The answer to the question, "Did police have a right to stop Gray in the first place?" may technically be "yes" since he was both fleeing and in a "high-crime" neighborhood - two of the criteria necessary for the type of stop the Supreme Court's majority laid out in Wardlow.

But whether cops should have the right to pursue people fleeing their presence, especially in high-crime and minority neighborhoods, is an entirely different question.

The added consideration of whether an area is "high crime" naturally raises concerns about discrimination, especially for the justices in Illinois v. Wardlow who dissented. Pedestrians may choose to run for a variety of reasons - to catch up with a friend, get out of the rain, or even catch a bus. Even if a person, especially a minority, flees as a result of police presence, previous interactions with the police may have taught them that course of action.

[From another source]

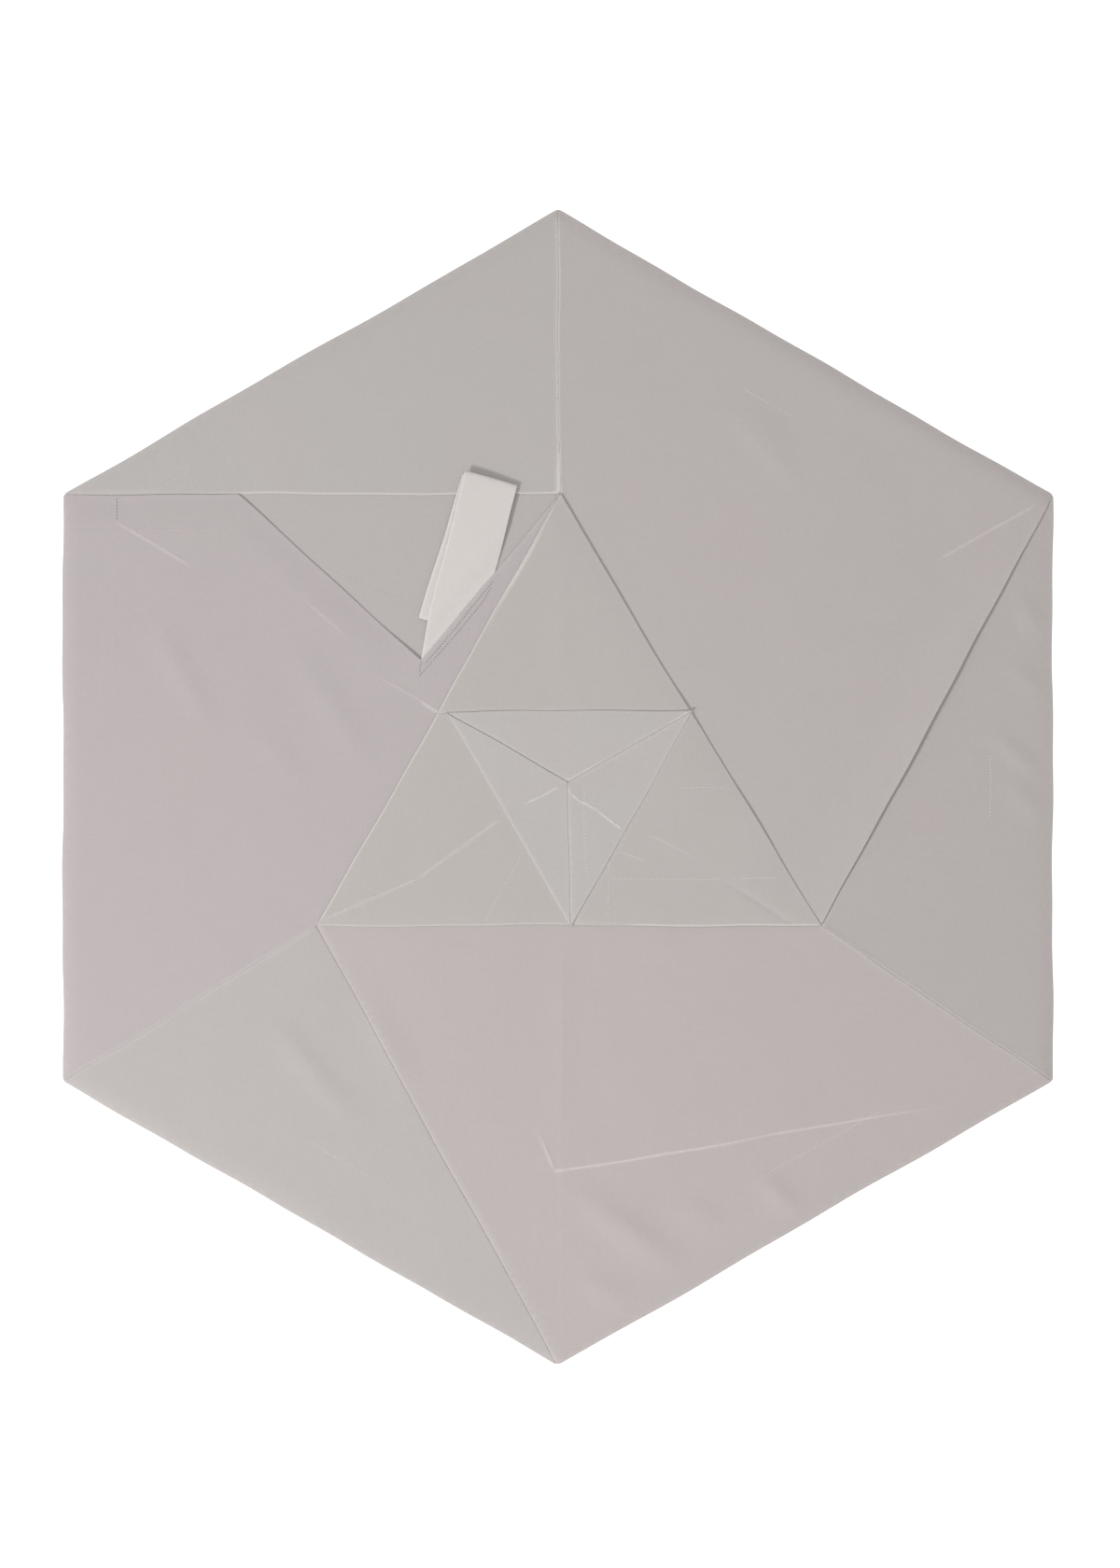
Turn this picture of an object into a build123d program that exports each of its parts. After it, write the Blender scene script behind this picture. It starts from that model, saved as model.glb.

Justice John Paul Stevens writes:

Among some citizens, particularly minorities and those residing in high crime areas, there is also the possibility that the fleeing person is entirely innocent, but, with or without justification, believes that contact with the police can itself be dangerous, apart from any criminal activity associated with the officer's sudden presence.

Even though a majority of the court found police were justified in chasing and arresting Wardlow, four out of nine justices noted that allowing police to stop any fleeing suspect in a high-crime area could come with grave consequences.

One thing seems clear: If police didn't pursue Gray to arrest him, he would probably be alive today.